Aegon’s distribution arm which includes Origen and Positive Solutions has posted a combined pre-tax loss of £2m for the first quarter of 2013.

The distribution arm, which includes Aegon’s 22 per cent stake in Tenet and its 3.5 per cent stake in Lighthouse, made a £1m loss in the first quarter of 2012. It made a pre-tax £2m loss overall for 2012.

Pensions earnings fell 55 per cent to £5m in Q1 2013 from £11m in the same period in 2012. 

Aegon attributes the drop in pensions earnings to loss of business post-RDR and says the adverse effect will continue throughout the first half of the year.

It says: “The negative effect from adverse persistency, which the UK insurance industry is experiencing as a result of the implementation of the RDR, amounted to £7m in the first quarter. This adverse effect is expected to continue at least into the second quarter of 2013.”
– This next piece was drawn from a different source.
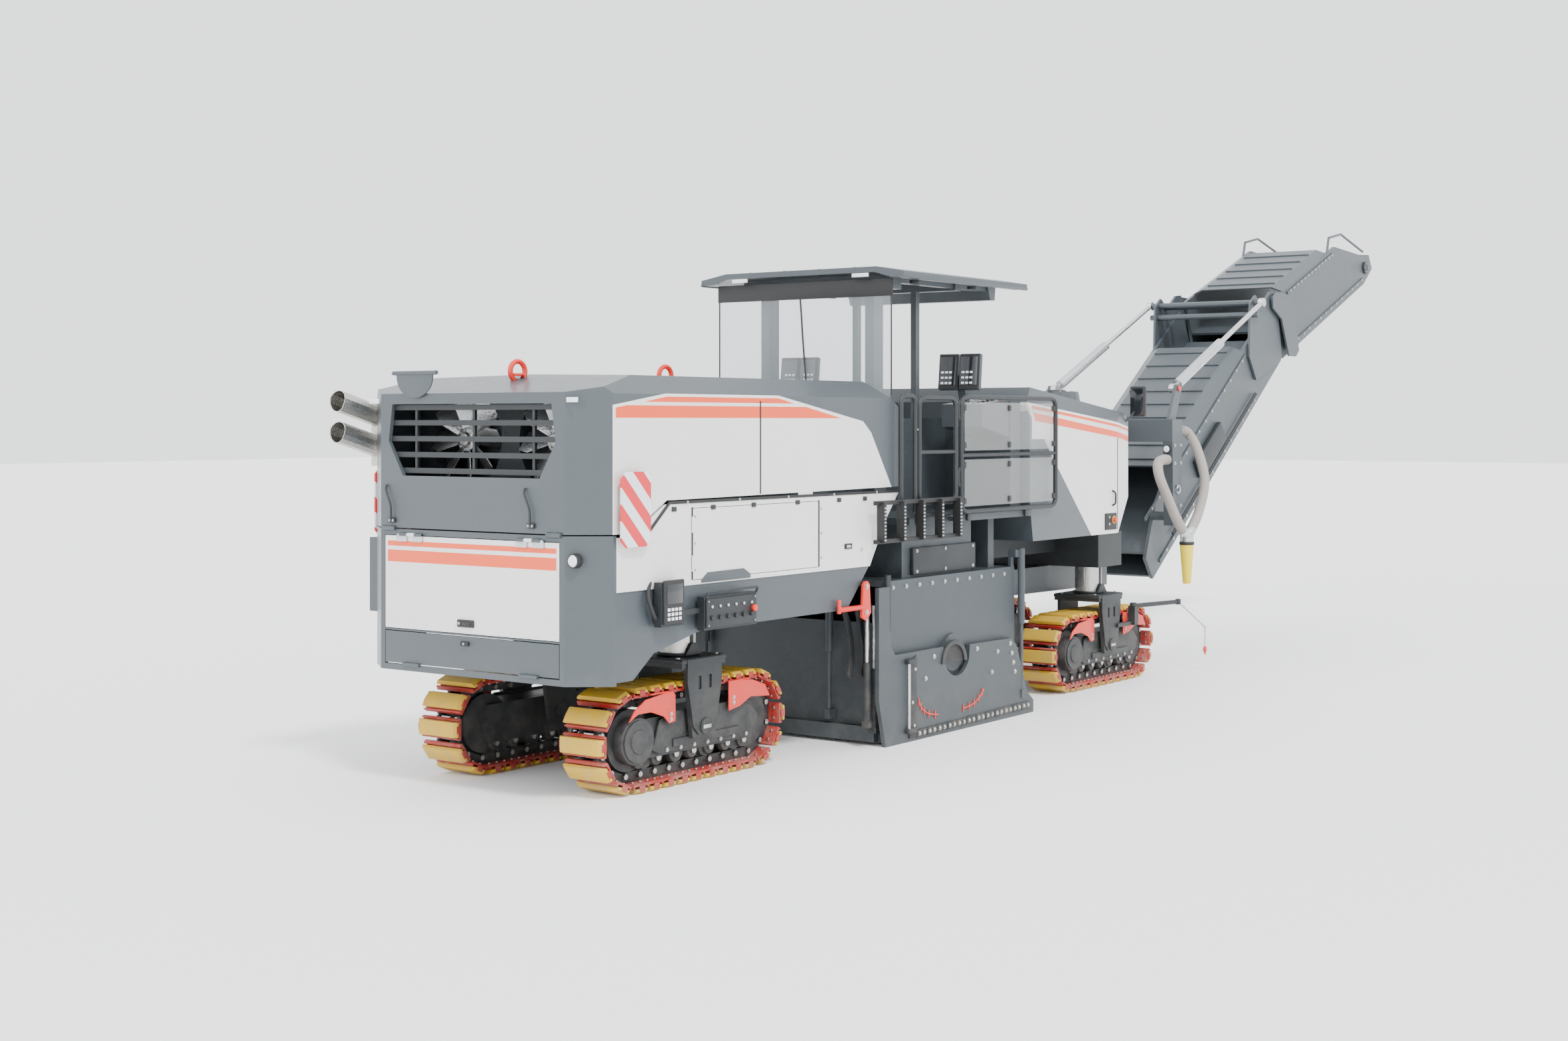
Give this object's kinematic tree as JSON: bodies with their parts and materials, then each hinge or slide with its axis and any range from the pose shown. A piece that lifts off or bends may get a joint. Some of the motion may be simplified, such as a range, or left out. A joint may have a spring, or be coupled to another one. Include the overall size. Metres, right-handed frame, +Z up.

Aegon’s life business increased earnings rose 13 per cent to £17m from £15m.

Net underlying earnings fell 55 per cent to £18m from £40m in Q1 2012.

New life sales rose 37 per cent to £244m from £178m in the same period in the previous year.

Aegon UK chief executive Adrian Grace says: “We will continue to adapt and evolve, investing in emerging technologies that will ensure productivity, sustainable growth and excellent customer outcomes.”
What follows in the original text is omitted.